By Bababunmi Agbebi
Edited by Ezennia Uche
Human trafficking has become a global crisis, with tens of thousands of men, women, and children falling victim every year to organised criminal networks that exploit them for forced labor, sexual slavery, and other abuses. The crime, which generates billions of dollars annually, affects nearly every country in the world — as a place of origin, transit, or destination.
The United Nations Office on Drugs and Crime (UNODC) is leading international efforts to curb the menace. Backed by the United Nations Convention against Transnational Organised Crime (UNTOC) and the Trafficking in Persons Protocol, the UNODC works with governments to strengthen laws, protect survivors, and prosecute offenders.
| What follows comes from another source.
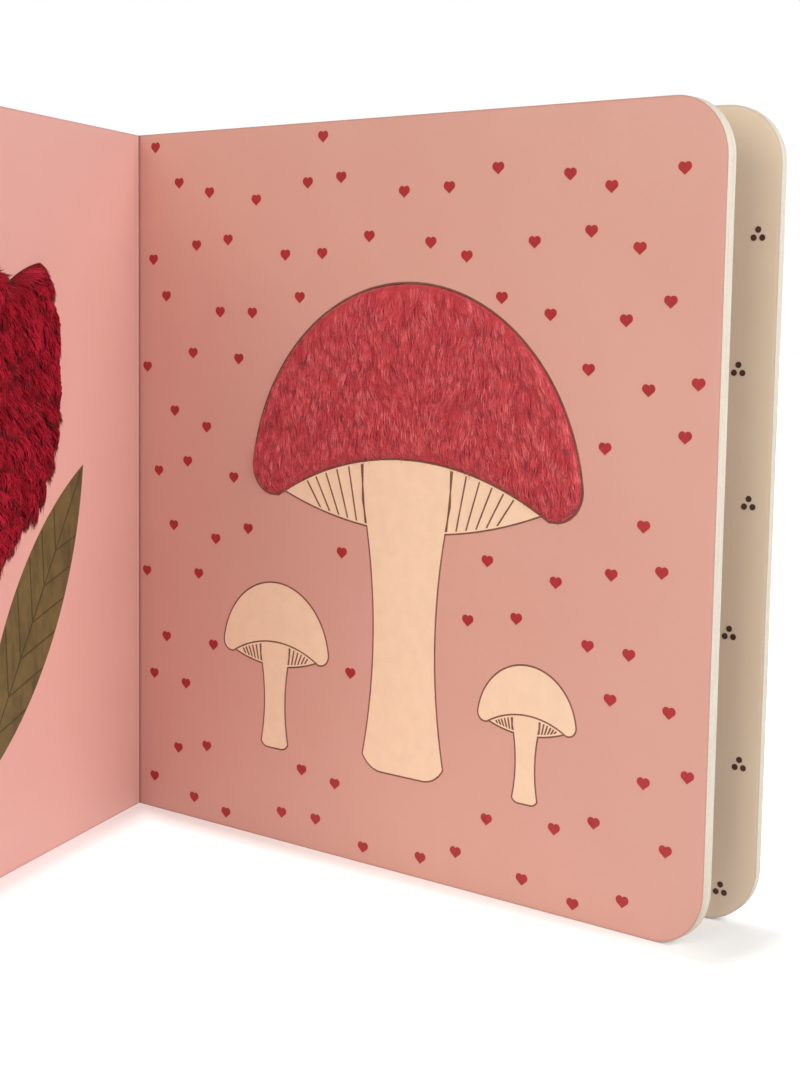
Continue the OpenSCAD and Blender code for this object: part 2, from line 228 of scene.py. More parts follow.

The protocol defines trafficking as acts such as recruitment, transportation, transfer, harbouring, or receipt of persons, carried out through coercion, fraud, abduction, abuse of power, or exploitation of vulnerability. It provides a framework for countries to criminalise trafficking and adopt victim-centred policies.
Despite progress, traffickers are becoming more sophisticated. They now use digital platforms to recruit victims, move them across borders more efficiently, and inflict deeper harm while maximising profits. The criminal justice response, experts warn, remains inadequate.
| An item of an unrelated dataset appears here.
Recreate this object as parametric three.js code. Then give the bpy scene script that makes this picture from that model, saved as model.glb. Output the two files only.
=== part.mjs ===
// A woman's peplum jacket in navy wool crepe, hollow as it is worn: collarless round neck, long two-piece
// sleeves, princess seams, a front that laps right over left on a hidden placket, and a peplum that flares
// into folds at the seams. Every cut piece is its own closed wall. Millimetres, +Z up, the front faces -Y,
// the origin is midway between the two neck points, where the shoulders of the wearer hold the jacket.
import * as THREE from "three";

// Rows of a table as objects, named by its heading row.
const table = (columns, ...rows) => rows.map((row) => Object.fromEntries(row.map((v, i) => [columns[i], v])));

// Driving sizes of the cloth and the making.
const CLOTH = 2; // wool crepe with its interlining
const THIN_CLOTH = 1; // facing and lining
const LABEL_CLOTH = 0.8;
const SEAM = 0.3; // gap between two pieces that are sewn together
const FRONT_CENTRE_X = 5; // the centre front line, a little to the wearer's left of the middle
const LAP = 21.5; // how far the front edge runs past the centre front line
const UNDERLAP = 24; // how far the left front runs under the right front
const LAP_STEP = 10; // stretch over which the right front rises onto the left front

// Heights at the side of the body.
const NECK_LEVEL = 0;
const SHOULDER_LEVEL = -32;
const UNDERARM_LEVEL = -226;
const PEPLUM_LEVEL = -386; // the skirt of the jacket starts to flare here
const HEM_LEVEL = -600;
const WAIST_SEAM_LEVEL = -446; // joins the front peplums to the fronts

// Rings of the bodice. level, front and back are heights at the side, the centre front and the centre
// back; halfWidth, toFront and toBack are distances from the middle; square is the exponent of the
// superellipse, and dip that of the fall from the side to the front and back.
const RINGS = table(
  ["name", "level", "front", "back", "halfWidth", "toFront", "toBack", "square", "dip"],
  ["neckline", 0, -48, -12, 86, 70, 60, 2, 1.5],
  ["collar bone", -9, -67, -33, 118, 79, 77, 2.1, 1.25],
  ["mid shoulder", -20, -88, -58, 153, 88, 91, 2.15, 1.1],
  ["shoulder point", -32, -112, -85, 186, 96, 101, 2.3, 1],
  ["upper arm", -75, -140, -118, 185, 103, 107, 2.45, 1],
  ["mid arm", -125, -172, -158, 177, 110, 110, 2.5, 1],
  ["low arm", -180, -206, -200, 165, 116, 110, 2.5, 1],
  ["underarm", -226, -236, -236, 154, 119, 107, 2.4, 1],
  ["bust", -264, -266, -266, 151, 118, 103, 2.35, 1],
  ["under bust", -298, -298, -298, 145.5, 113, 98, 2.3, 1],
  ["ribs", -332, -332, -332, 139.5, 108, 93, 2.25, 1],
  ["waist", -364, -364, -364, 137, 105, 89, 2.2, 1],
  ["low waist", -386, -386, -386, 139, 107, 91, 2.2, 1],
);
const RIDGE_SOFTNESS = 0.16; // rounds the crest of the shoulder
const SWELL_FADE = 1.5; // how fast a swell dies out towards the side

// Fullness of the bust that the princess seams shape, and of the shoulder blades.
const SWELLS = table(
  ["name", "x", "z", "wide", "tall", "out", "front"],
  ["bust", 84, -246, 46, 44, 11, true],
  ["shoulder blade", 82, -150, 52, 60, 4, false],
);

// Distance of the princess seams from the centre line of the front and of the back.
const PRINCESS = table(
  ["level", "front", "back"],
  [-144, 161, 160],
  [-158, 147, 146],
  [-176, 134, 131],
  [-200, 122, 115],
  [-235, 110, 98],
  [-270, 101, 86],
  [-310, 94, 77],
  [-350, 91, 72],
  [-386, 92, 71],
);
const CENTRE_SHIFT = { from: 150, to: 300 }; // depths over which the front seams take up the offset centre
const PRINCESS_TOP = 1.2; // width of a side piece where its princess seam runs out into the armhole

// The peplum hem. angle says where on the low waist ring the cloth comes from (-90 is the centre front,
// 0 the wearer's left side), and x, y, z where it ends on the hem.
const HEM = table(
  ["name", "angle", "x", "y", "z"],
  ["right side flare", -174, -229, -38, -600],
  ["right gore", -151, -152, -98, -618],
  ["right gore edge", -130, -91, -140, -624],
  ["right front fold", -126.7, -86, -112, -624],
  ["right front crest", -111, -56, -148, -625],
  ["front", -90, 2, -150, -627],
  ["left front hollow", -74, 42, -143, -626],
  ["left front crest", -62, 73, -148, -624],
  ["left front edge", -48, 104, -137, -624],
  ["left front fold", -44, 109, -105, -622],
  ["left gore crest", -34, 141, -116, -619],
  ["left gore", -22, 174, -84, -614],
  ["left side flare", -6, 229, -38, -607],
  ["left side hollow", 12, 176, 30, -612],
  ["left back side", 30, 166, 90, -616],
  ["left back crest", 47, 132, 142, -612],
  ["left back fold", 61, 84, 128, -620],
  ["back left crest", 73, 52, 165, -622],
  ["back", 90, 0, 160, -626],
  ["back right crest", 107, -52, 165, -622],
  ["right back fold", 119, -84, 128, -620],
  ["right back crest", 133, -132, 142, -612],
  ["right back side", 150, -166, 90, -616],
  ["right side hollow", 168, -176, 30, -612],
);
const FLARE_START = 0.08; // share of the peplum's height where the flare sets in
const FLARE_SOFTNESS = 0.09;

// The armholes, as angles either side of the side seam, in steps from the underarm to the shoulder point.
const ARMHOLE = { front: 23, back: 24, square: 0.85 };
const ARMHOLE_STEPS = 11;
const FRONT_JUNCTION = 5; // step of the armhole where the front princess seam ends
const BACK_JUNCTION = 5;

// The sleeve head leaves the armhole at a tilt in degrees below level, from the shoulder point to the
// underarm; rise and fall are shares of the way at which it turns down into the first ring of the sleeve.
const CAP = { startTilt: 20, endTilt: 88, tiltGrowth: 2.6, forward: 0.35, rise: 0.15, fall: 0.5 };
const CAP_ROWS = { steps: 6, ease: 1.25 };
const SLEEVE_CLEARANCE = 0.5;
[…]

This year’s global campaign theme, “Human Trafficking is Organised Crime: End the Exploitation,” underscores the urgency for stronger action. The UN has called on governments to:

Strengthen legal frameworks and enforcement mechanisms.
Conduct intelligence-led investigations.
Expand cross-border collaboration.
Target financial structures that fund trafficking.
Use technology to detect and dismantle trafficking networks.
While governments bear primary responsibility, experts stress that civil society, the private sector, and citizens also play vital roles in breaking the cycle of exploitation.
Human trafficking is not a remote issue. It is a daily reality that robs victims of dignity, freedom, and future. Only through collective, sustained, and victim-focused action can the world confront this organised crime and uphold the fundamental rights of all individuals.